10. In Assistant Excise Commissioner v. Issac Peter, the Supreme Court held;
In case of contracts freely entered into with the State, like the present ones, there is no room for invoking the doctrine of fairness and reasonableness against one party to the contract (State), for the purpose of altering or adding to the terms and conditions of the contract, merely because it happens to be the State. In such cases, the mutual rights and liabilities of the parties are governed by the terms of the contracts (which may be statutory in some cases) and the laws relating to contracts.
11. If there is any breach of the terms or dispute as to the interpretation of a covenant of the contract, appropriate remedy is not by way of a writ petition. It is only by way of a common law remedy for breach of a contract or interpretation of a clause. However, if there is arbitration clause, in the agreement, either party can avail the remedy of arbitration/conciliation.

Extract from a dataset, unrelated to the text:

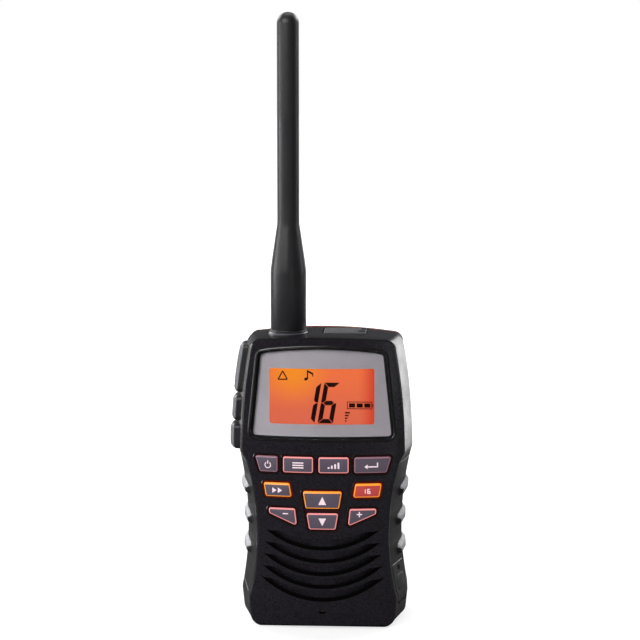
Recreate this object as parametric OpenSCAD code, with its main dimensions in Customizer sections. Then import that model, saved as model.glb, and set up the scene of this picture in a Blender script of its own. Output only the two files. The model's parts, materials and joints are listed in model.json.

12. Insofar as the submission that for big projects and lumpsum contracts rock recovery is not being made is concerned, the same has no merit. There is an intelligible differentia between a contract for a big project and for the small works undertaken by the members of the petitioner association. Therefore, the question of Article 14 of the Constitution of India does not come up for consideration.
13. Lastly, I am of the considered view that Bhagyanagar Contractors Welfare Association is not entitled to maintain the writ petition. No aggrieved contractor who has suffered rock recovery from his bills is before this Court. No doubt an association like the petitioner may have general programme of protecting the interest of the members. When it comes to recovery, may be rock recovery, from the bills submitted by an individual contractor, the aggrieved person is the individual contractor and not the association. For instance, if there is any dispute regarding payment of a bill by the Water Board to the Contractor, the association cannot seek a reference to arbitration nor can it file a suit on behalf of the contractor. The writ petition, for the above reasons fails and it is accordingly dismissed. No costs.